1964). Maugututia was likewise a
contested registration proceeding and also involved a facially defective
certificate by the surveyor and pulenu`u. The
survey was first conducted in 1946 by one surveyor and was retraced in 1963, 17
years later, by another surveyor. The
court stated that the certificate executed in 1963 was invalid because it
related to the 1946 survey, not the 1963 survey. The court noted the 17 year
time lag between the survey and the notice, not because of the length of this
time, but because the survey predated the notice. In the current case, the time lag is between
the survey and the offer of registration, not between the notice and the
survey. Further, in the current case, neither the survey nor the proposed title
registration predates the requisite notice.
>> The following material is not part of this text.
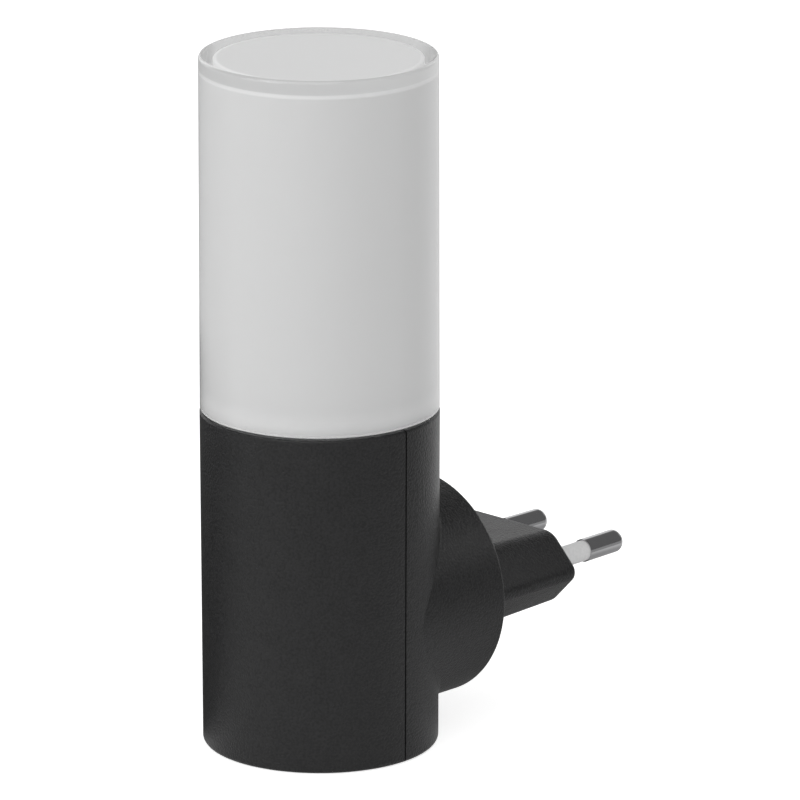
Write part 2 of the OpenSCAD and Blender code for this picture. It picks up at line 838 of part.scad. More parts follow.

[2] Tulifua argues, at least
collaterally, that posting the notice on the administration building in Fagatogo should vitiate the registration. Designation of
the “Administration building” in the affidavit of posting is not grounds for
invalidating a land title registration because A.S.C.A. § 37.0103(a) (in effect
on May 10, 1989, and as amended, effective May 22, 1989) was amended in 1979 to
describe the location as the “courthouse.” Vaimaona
v. Tuitasi,
13 A.S.R.2d 76, 82-83 (Land & Titles Div. 1989). The Territorial Registrar merely neglected to
change the affidavit form.
[3] Tulifua presented witnesses
who testified that they did not see any second notice posted in Taputimu. One of them also stated that he removed one
notice in the village near the land and took it to the Territorial Registrar’s
Office. This witness also declared that
the village chiefs met at some point in June 1971 but that the pulenu`u did not give any oral notice of the
intended survey at that time.
Talae provided
witnesses, including the Territorial Registrar in office in 1989 and his staff
member who signed the affidavit of posting. They affirmed that two notices were
posted in the village. They also admitted that despite the Registrar’s
direction to replace the notice torn down, a new notice was not posted at the
same or another location during the 62-day period.